Stated task – Every line in the data below from the one containing "extrude(amount=ribbon_width / 2, both=True)" down to the one containing "scene = bpy.context.scene", both included, must be retyped exactly; no other line is to appear.

═══ Information shown

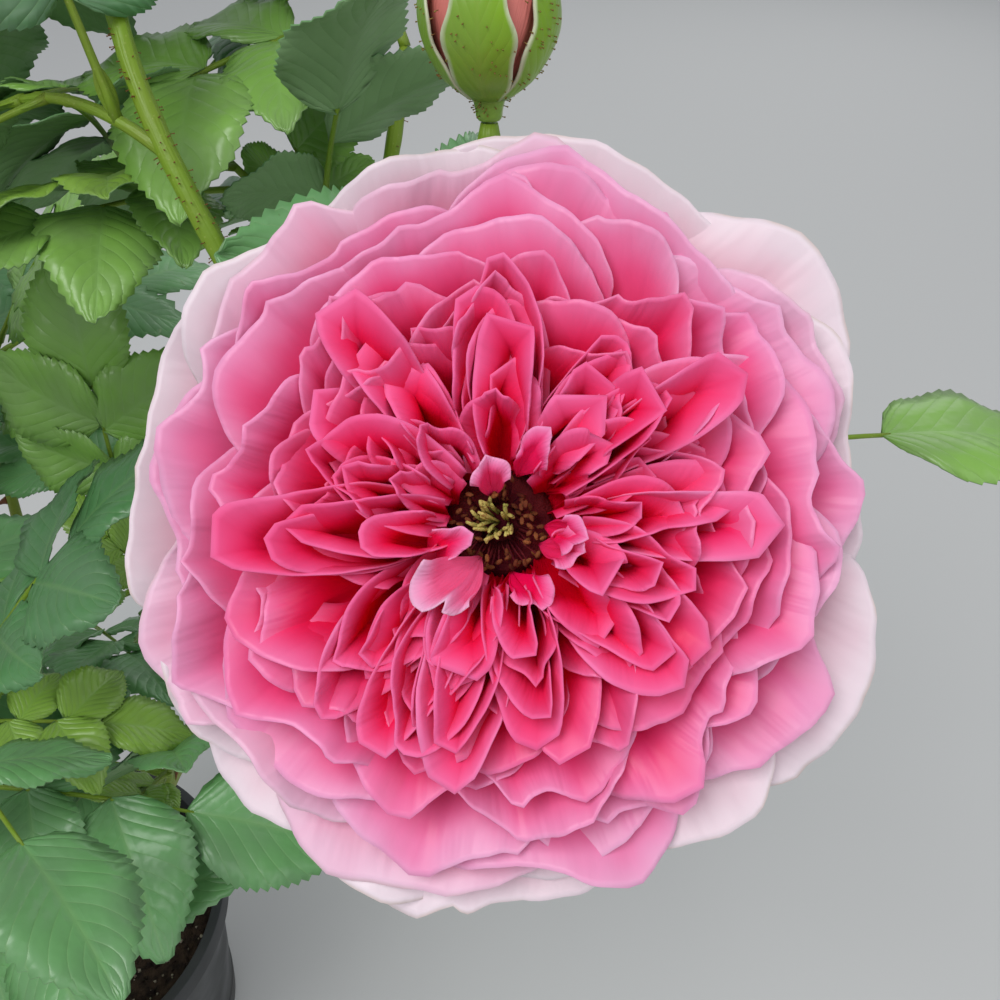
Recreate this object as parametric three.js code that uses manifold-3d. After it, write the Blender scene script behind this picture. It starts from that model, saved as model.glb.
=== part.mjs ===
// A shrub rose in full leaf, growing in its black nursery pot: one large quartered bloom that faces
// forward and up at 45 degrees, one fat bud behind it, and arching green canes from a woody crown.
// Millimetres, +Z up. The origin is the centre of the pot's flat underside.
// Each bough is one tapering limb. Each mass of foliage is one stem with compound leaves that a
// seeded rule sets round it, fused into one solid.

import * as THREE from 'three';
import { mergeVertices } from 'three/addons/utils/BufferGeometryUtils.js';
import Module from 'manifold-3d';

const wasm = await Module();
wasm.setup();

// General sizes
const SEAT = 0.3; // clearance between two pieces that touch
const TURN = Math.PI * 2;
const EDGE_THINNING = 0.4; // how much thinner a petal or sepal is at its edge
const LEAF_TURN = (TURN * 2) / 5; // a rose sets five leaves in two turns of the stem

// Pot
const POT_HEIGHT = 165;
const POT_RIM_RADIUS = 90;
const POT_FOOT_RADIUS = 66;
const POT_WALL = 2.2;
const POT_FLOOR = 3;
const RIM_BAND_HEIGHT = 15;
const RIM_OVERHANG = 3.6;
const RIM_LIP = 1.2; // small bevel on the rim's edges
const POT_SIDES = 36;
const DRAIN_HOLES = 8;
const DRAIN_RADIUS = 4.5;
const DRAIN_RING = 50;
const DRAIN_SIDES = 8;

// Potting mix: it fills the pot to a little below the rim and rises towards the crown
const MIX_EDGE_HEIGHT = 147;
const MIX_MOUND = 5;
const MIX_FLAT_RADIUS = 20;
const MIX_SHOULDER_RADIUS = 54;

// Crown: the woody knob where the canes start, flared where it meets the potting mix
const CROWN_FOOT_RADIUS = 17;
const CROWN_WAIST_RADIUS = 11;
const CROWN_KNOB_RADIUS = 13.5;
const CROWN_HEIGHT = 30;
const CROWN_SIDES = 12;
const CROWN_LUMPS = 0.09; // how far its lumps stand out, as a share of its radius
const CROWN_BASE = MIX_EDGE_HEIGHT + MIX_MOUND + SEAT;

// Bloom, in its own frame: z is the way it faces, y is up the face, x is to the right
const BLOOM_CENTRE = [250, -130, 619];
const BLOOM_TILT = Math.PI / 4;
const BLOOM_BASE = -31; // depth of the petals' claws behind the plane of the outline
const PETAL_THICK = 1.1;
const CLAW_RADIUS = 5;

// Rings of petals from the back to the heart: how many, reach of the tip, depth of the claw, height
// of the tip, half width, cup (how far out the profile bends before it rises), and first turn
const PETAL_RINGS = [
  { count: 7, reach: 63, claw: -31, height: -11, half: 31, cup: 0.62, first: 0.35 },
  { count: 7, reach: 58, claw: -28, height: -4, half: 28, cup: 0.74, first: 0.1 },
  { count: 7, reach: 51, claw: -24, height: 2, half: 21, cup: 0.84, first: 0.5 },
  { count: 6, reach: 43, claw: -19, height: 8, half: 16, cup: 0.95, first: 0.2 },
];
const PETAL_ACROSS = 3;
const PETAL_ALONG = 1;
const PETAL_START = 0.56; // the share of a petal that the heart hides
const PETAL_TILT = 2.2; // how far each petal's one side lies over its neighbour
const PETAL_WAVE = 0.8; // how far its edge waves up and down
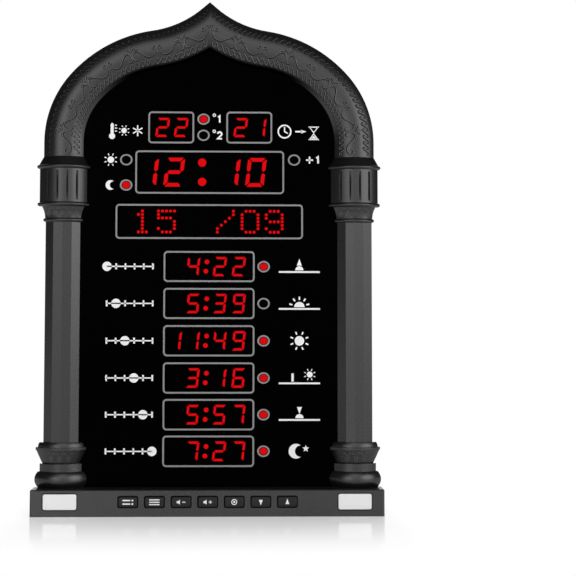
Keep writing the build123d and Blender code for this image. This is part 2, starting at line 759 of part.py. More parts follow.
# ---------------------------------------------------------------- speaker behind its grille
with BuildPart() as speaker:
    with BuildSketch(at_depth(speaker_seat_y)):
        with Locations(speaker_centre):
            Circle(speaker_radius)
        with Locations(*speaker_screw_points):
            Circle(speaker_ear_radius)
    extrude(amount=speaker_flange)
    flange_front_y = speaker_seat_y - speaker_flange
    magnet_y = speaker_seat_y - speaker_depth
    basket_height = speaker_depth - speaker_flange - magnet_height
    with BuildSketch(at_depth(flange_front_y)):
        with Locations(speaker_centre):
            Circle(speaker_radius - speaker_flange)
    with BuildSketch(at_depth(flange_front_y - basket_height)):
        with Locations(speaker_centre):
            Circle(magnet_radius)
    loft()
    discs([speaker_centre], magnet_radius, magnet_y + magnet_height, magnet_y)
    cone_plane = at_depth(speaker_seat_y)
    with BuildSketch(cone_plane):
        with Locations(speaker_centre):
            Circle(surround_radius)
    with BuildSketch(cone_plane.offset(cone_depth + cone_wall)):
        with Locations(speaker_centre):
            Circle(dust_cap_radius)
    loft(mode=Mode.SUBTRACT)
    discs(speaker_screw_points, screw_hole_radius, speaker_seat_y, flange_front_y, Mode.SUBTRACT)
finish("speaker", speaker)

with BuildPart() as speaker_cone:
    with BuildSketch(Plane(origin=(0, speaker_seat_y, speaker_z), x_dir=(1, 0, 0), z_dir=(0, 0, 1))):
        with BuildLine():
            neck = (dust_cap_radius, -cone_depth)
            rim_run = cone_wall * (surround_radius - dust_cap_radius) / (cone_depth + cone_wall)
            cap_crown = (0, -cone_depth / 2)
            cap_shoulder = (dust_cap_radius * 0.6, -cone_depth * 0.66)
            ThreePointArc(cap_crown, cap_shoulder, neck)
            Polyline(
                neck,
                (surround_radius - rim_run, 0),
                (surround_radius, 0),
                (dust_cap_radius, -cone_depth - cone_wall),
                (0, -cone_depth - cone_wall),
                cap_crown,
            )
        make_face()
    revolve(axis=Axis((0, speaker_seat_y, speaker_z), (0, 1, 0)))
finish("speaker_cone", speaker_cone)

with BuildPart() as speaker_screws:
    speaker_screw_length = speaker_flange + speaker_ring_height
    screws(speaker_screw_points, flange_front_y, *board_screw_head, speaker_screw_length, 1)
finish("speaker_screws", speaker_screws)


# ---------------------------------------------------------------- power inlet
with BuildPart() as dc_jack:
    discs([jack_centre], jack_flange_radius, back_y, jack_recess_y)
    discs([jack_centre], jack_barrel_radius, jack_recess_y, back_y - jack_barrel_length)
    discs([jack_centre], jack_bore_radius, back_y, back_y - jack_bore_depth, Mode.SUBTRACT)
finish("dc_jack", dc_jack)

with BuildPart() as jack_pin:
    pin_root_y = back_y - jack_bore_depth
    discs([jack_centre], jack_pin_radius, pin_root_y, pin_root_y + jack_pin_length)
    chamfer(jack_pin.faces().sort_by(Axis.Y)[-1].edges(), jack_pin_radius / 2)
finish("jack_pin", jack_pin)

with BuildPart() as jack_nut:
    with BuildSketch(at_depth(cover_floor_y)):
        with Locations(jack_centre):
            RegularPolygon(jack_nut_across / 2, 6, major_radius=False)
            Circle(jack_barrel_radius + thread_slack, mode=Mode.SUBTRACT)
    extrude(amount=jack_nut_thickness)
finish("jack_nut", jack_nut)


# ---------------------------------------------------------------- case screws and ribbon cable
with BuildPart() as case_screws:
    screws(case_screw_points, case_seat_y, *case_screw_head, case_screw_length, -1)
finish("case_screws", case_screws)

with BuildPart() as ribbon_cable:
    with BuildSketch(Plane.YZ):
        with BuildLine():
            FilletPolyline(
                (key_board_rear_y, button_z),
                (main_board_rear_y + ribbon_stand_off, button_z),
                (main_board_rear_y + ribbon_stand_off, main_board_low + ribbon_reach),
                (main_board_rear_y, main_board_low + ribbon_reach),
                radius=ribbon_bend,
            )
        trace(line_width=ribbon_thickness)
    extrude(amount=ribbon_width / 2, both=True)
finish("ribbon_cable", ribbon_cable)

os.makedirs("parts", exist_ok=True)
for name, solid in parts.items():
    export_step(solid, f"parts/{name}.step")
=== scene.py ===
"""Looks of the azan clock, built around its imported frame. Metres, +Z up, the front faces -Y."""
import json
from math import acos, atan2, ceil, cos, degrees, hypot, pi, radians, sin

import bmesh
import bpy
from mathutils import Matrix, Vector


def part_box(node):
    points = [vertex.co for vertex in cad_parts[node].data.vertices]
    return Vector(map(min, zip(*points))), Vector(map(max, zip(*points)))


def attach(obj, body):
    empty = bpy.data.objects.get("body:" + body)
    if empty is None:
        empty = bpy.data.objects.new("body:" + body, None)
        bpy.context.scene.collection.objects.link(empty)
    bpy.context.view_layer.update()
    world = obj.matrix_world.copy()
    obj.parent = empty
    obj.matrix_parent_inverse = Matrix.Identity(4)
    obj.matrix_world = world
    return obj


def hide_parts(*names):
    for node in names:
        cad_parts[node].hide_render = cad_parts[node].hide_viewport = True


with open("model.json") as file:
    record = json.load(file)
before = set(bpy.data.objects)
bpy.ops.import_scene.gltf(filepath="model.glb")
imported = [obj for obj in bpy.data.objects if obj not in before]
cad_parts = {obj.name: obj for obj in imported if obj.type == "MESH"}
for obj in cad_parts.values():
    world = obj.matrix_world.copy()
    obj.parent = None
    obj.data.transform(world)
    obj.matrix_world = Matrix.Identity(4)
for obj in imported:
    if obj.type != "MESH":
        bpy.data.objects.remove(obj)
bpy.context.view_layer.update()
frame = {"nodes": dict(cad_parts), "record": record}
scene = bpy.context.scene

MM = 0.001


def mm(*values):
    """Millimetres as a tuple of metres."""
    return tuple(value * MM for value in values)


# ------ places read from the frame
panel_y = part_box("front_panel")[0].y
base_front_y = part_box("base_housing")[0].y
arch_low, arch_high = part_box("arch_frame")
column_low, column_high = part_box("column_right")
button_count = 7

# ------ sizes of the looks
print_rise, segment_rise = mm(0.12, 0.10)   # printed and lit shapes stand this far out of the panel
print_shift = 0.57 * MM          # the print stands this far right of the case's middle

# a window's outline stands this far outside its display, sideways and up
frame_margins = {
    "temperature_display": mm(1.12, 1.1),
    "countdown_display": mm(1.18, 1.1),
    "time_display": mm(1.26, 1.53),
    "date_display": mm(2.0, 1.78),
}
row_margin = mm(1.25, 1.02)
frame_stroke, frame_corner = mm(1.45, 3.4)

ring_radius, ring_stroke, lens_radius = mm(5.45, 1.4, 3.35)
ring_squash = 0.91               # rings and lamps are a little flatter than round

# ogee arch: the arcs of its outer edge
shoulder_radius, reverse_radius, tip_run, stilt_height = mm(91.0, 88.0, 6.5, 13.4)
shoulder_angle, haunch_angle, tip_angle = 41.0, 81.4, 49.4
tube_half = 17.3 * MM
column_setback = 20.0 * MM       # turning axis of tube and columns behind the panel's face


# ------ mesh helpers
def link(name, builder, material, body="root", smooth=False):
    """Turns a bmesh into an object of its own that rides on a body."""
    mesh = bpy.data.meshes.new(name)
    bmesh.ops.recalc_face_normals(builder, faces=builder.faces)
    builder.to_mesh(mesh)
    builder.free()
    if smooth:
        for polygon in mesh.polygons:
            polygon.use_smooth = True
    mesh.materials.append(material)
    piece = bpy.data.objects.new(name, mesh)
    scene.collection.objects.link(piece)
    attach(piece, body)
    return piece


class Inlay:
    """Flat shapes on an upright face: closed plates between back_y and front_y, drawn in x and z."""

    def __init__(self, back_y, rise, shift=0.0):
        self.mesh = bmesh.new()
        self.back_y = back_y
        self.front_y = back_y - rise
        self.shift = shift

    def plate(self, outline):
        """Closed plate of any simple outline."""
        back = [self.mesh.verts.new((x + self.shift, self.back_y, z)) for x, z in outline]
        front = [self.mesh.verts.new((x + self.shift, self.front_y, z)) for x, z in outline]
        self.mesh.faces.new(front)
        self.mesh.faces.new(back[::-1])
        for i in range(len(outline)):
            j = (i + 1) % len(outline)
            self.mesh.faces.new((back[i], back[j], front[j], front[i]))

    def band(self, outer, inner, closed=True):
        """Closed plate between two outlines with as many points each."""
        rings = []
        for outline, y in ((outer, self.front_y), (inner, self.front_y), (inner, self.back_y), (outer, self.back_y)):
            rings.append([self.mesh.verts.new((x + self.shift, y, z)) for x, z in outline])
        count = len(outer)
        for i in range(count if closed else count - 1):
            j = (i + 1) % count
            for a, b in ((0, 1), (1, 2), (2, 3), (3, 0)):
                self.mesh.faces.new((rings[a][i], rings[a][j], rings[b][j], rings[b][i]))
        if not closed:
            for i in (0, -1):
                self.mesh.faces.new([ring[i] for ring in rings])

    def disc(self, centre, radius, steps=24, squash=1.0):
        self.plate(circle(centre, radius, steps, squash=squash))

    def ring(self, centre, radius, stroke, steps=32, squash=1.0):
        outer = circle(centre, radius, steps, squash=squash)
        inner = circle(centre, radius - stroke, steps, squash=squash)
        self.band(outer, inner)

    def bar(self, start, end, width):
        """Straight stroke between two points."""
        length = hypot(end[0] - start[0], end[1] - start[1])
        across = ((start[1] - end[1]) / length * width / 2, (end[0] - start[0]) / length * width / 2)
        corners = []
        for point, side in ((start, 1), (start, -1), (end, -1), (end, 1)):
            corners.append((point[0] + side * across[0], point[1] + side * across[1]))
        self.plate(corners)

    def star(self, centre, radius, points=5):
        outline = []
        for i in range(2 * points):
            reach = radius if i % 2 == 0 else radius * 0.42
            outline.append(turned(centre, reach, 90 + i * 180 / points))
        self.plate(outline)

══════

Finished answer –
    extrude(amount=ribbon_width / 2, both=True)
finish("ribbon_cable", ribbon_cable)

os.makedirs("parts", exist_ok=True)
for name, solid in parts.items():
    export_step(solid, f"parts/{name}.step")
=== scene.py ===
"""Looks of the azan clock, built around its imported frame. Metres, +Z up, the front faces -Y."""
import json
from math import acos, atan2, ceil, cos, degrees, hypot, pi, radians, sin

import bmesh
import bpy
from mathutils import Matrix, Vector


def part_box(node):
    points = [vertex.co for vertex in cad_parts[node].data.vertices]
    return Vector(map(min, zip(*points))), Vector(map(max, zip(*points)))


def attach(obj, body):
    empty = bpy.data.objects.get("body:" + body)
    if empty is None:
        empty = bpy.data.objects.new("body:" + body, None)
        bpy.context.scene.collection.objects.link(empty)
    bpy.context.view_layer.update()
    world = obj.matrix_world.copy()
    obj.parent = empty
    obj.matrix_parent_inverse = Matrix.Identity(4)
    obj.matrix_world = world
    return obj


def hide_parts(*names):
    for node in names:
        cad_parts[node].hide_render = cad_parts[node].hide_viewport = True


with open("model.json") as file:
    record = json.load(file)
before = set(bpy.data.objects)
bpy.ops.import_scene.gltf(filepath="model.glb")
imported = [obj for obj in bpy.data.objects if obj not in before]
cad_parts = {obj.name: obj for obj in imported if obj.type == "MESH"}
for obj in cad_parts.values():
    world = obj.matrix_world.copy()
    obj.parent = None
    obj.data.transform(world)
    obj.matrix_world = Matrix.Identity(4)
for obj in imported:
    if obj.type != "MESH":
        bpy.data.objects.remove(obj)
bpy.context.view_layer.update()
frame = {"nodes": dict(cad_parts), "record": record}
scene = bpy.context.scene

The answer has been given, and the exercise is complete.